NAIST Simultaneous Speech Translation System for IWSLT 2024
Yuka Ko, Ryo Fukuda, Yuta Nishikawa, Yasumasa Kano, Tomoya Yanagita, Kosuke Doi, Mana Makinae, Haotian Tan, Makoto Sakai, Sakriani Sakti, Katsuhito Sudoh, Satoshi Nakamura
TL;DR
This work tackles simultaneous translation for English↔German/Japanese/Chinese in text and English→Japanese speech-to-speech by using a multilingual end-to-end ST model built from HuBERT and mBART50, and by evaluating two decoding policies, Local Agreement and AlignAtt, under non-computation-aware and computation-aware latency regimes. It introduces an incremental TTS cascade with a Transformer-based phoneme/prosody estimator and a Parallel WaveGAN vocoder, and shows that upgrading the TTS component yields notable gains in S2S ASR_BLEU and naturalness. The authors provide a thorough empirical comparison across policies, data configurations, and latency settings, demonstrating that LA delivers higher quality in many practical conditions, while AlignAtt can outperform LA in low-latency, computation-aware scenarios. Overall, the system achieves improved performance over the NAIST 2023 submission and offers insights into policy choice, data augmentation via bilingual prefix alignment, and incremental speech synthesis for real-time translation applications.
Abstract
This paper describes NAIST's submission to the simultaneous track of the IWSLT 2024 Evaluation Campaign: English-to-{German, Japanese, Chinese} speech-to-text translation and English-to-Japanese speech-to-speech translation. We develop a multilingual end-to-end speech-to-text translation model combining two pre-trained language models, HuBERT and mBART. We trained this model with two decoding policies, Local Agreement (LA) and AlignAtt.
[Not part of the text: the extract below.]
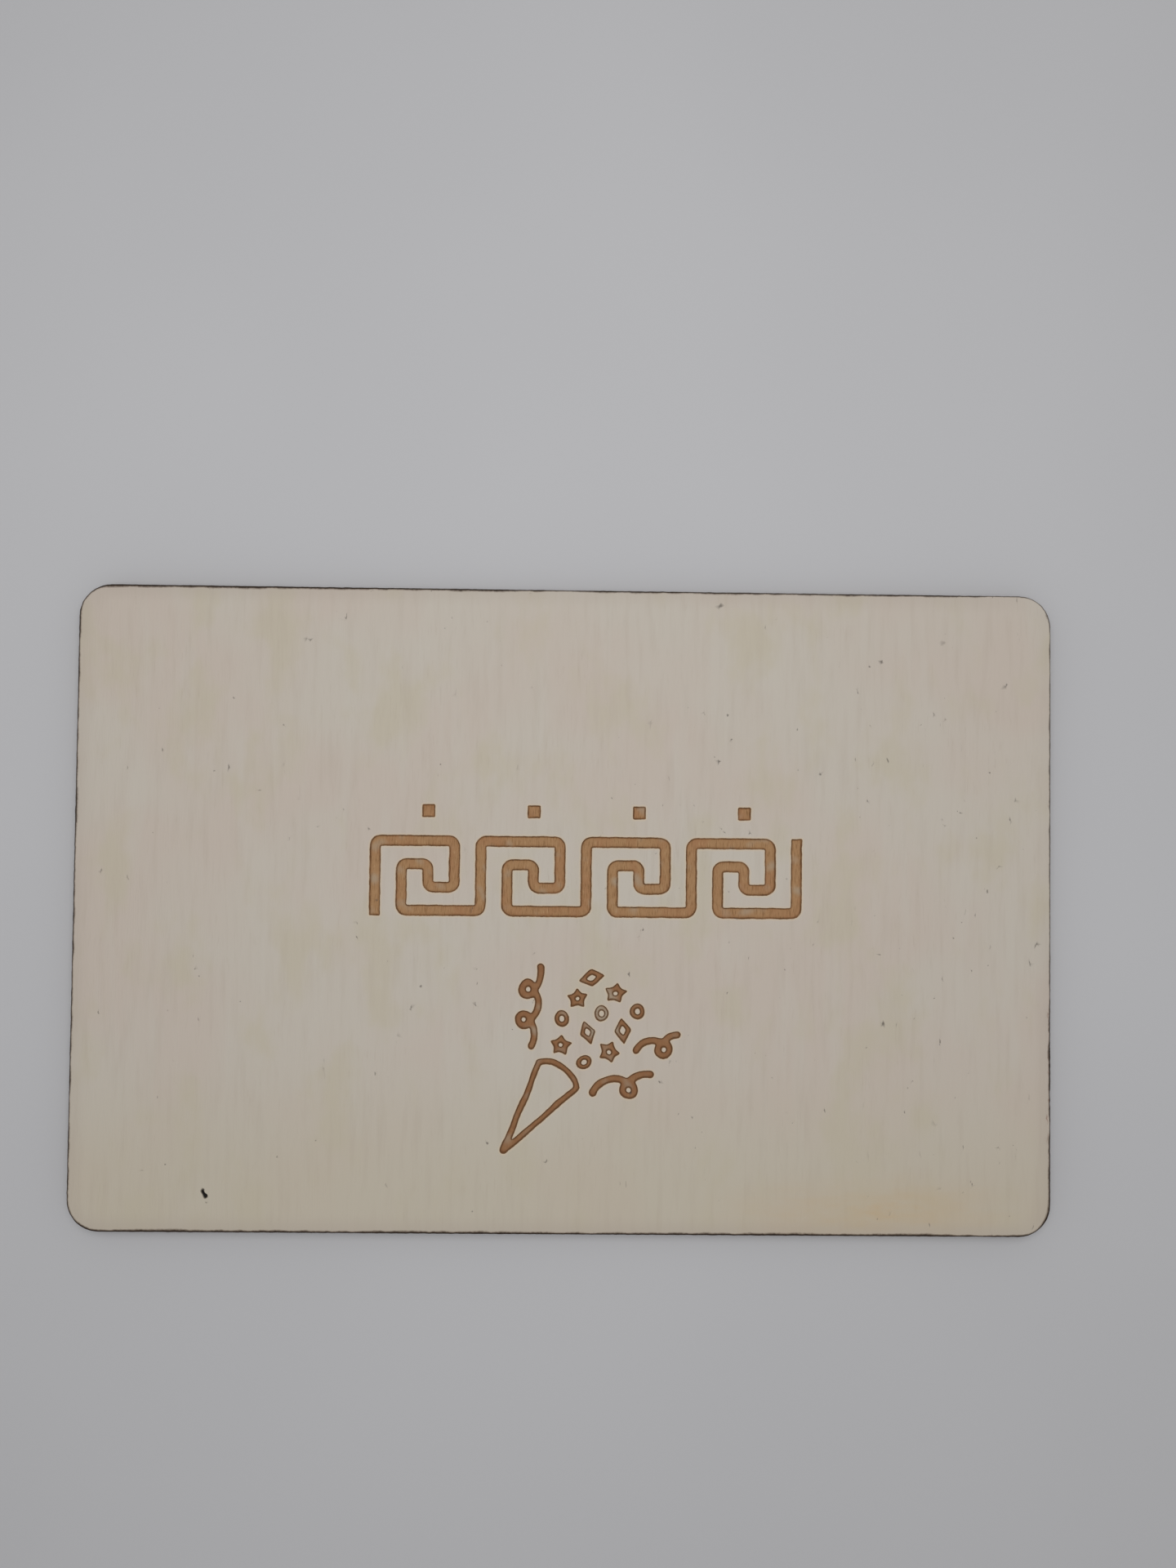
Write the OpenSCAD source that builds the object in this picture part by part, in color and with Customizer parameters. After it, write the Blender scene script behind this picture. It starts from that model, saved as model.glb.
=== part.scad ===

The submitted models employ the LA policy because it outperformed the AlignAtt policy in previous models. Our speech-to-speech translation method is a cascade of the above speech-to-text model and an incremental text-to-speech (TTS) module that incorporates a phoneme estimation model, a parallel acoustic model, and a parallel WaveGAN vocoder. We improved our incremental TTS by applying the Transformer architecture with the AlignAtt policy for the estimation model. The results show that our upgraded TTS module contributed to improving the system performance.